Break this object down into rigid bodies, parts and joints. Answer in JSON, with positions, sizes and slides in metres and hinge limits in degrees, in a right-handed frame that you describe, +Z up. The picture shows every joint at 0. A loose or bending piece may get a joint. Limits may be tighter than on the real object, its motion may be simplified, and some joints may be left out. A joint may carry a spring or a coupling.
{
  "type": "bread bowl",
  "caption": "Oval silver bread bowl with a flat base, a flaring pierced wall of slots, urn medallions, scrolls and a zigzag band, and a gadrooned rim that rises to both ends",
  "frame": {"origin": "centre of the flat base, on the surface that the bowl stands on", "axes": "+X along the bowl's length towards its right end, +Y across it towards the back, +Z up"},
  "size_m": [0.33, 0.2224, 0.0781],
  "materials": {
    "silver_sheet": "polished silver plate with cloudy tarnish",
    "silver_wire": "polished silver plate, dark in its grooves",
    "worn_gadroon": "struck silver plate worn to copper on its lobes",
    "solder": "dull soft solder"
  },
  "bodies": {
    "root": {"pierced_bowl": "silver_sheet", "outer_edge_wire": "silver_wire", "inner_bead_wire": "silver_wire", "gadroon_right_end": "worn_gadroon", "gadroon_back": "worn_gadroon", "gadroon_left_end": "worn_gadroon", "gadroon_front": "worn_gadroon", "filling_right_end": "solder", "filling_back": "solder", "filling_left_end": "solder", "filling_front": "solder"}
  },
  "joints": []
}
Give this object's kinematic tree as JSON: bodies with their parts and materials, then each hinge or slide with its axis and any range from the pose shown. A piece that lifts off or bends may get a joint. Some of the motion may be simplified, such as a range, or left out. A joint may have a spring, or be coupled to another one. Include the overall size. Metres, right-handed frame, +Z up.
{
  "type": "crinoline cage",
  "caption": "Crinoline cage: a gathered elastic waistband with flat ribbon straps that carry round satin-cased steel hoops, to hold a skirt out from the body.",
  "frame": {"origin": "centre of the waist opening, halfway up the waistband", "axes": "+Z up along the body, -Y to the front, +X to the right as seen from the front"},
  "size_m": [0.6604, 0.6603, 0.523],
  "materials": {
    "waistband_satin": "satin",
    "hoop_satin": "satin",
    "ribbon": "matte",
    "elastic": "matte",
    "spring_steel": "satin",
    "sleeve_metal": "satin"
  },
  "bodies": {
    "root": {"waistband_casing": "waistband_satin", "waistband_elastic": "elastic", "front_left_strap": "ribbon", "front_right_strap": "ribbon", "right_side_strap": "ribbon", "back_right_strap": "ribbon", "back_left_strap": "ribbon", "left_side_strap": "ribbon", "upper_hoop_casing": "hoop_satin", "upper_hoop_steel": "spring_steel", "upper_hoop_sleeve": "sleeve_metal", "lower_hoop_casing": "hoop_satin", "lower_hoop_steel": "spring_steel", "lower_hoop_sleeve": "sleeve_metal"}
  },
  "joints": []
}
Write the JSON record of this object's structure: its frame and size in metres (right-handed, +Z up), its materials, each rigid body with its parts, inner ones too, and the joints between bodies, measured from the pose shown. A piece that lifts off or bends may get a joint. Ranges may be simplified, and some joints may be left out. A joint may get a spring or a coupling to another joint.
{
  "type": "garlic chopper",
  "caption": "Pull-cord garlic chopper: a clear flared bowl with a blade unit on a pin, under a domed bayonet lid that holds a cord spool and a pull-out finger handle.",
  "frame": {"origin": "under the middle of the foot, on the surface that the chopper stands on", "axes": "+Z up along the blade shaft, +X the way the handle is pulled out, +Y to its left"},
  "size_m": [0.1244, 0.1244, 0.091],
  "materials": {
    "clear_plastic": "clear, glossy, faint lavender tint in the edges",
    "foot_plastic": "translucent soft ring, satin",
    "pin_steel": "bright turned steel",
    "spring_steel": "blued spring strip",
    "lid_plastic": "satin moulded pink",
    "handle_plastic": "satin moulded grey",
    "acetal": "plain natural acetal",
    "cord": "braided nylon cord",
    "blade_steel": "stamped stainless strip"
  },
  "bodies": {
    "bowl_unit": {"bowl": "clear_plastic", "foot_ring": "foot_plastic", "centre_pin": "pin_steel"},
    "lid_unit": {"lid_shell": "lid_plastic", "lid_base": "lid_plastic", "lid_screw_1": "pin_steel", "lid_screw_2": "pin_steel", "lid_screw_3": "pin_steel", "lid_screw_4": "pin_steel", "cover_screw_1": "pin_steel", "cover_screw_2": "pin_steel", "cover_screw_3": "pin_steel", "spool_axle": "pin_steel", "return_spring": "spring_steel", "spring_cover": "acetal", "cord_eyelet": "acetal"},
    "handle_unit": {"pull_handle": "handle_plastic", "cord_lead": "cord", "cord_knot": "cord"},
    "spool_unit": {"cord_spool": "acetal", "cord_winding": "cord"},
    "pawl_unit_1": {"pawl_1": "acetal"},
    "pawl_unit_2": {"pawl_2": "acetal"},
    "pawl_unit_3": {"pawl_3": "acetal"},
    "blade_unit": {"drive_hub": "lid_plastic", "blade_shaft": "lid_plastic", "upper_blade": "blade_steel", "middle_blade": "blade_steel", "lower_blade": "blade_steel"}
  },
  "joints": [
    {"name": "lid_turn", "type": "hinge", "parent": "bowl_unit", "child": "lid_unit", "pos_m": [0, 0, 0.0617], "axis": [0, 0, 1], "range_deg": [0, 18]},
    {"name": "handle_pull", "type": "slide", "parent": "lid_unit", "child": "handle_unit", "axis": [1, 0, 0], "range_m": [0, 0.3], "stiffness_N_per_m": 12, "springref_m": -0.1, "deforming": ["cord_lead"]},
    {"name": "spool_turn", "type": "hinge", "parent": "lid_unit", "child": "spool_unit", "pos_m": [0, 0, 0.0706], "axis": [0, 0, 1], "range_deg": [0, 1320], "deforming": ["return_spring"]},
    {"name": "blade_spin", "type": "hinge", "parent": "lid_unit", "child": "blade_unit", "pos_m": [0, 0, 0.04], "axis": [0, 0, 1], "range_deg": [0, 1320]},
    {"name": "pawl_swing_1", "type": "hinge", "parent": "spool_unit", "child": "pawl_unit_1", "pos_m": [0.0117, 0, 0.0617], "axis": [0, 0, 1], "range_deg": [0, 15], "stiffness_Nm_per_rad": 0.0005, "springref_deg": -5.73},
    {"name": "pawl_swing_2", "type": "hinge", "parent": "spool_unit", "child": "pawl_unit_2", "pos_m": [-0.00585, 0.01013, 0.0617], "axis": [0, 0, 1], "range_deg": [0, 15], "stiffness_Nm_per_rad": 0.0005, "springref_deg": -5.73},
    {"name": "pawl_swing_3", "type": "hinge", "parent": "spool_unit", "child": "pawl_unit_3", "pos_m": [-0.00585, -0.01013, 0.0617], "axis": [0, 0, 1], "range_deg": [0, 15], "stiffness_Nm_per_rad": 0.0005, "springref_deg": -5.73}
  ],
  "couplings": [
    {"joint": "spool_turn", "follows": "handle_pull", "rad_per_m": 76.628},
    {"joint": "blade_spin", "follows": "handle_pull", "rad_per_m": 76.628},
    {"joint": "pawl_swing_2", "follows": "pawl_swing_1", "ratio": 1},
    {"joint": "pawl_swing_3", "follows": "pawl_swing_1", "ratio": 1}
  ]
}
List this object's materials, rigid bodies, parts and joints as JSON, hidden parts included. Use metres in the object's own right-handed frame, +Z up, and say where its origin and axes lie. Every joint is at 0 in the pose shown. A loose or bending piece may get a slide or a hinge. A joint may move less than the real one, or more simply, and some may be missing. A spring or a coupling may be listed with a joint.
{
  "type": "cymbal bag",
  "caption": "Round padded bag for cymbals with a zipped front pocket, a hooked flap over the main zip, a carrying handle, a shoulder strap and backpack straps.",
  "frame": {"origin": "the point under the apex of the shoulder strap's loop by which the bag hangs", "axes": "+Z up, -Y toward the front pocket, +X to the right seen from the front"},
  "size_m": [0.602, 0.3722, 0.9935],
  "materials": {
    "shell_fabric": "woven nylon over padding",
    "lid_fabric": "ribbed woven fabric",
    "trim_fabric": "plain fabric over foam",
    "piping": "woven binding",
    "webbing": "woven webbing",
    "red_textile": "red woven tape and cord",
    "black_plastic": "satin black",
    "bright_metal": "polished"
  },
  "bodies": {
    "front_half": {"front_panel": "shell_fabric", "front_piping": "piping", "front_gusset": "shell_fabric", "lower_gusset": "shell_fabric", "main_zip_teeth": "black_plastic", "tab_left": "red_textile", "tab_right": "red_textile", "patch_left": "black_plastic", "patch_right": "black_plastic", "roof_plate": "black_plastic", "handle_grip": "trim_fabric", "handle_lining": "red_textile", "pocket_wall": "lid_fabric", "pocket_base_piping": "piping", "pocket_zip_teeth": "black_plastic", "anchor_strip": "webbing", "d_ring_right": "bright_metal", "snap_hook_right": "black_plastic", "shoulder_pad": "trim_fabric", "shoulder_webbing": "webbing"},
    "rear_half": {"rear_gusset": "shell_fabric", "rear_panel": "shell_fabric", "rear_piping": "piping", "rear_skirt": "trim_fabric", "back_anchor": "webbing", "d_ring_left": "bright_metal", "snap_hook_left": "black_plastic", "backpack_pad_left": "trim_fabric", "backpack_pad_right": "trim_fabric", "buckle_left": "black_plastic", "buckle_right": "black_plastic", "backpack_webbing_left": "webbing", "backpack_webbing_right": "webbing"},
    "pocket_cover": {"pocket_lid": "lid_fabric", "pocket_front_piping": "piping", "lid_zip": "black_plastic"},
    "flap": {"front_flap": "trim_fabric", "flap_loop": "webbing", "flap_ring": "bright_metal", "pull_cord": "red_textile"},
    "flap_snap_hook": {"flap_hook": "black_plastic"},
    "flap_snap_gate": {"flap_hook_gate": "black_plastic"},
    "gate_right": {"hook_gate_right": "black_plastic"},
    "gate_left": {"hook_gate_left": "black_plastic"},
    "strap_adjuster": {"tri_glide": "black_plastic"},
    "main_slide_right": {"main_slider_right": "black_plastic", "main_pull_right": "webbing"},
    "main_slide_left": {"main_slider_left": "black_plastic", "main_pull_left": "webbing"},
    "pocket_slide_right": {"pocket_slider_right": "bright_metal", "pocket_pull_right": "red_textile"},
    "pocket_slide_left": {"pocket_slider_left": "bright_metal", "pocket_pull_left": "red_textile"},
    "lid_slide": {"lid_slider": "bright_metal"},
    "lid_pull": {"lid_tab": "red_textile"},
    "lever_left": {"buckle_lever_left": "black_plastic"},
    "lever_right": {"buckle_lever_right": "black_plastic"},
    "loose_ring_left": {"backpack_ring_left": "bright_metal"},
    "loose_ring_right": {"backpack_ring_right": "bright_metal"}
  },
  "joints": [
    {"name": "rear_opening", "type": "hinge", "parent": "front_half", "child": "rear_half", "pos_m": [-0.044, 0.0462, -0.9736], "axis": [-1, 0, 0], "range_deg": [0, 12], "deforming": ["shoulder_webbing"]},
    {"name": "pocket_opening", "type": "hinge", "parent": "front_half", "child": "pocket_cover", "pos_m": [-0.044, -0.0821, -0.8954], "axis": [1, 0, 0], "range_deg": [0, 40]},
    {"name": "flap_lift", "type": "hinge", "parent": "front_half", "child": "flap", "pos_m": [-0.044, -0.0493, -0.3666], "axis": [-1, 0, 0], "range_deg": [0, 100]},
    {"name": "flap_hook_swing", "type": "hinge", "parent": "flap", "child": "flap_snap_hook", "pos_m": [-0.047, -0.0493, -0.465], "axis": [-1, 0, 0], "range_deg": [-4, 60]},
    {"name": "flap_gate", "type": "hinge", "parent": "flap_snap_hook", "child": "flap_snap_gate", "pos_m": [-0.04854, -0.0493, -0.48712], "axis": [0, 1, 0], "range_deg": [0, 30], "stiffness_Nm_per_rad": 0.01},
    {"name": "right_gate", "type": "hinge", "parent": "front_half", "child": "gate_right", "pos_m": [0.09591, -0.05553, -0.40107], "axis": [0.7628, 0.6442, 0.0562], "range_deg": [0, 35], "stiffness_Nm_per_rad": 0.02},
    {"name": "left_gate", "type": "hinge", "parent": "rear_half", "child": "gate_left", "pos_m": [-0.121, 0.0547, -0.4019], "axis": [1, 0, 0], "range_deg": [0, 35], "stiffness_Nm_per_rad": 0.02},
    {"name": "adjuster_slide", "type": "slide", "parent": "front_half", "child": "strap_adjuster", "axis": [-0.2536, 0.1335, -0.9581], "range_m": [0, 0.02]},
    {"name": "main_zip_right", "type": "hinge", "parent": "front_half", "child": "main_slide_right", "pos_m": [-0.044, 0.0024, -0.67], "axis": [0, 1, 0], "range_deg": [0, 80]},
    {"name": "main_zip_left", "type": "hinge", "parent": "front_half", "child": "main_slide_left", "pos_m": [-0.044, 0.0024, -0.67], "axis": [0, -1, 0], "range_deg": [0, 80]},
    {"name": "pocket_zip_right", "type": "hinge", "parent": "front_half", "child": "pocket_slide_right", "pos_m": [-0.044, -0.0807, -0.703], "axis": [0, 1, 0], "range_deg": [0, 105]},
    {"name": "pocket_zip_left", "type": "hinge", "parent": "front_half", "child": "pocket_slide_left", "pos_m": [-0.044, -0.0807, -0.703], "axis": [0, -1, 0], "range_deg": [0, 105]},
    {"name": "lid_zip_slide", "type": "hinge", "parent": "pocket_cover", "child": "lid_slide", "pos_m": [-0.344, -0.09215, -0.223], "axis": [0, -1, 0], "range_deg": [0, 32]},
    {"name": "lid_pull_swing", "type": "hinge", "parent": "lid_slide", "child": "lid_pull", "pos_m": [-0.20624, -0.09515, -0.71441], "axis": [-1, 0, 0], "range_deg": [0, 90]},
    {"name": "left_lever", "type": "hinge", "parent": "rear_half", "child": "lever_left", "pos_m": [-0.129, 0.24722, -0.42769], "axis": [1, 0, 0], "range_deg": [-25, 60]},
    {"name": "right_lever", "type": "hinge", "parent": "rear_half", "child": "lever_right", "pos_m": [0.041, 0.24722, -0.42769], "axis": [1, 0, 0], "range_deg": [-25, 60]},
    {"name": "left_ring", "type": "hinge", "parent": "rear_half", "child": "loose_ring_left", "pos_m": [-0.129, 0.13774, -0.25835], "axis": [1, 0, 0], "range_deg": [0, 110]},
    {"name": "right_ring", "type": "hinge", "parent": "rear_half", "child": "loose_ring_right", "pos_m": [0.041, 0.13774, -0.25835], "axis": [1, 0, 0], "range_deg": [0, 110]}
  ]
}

■ ■ ■ ■ ■ ■ ■

> _Given exercise_
How many lines in the data contain the string "bends"? Respond with the number only.

> _Final result_
2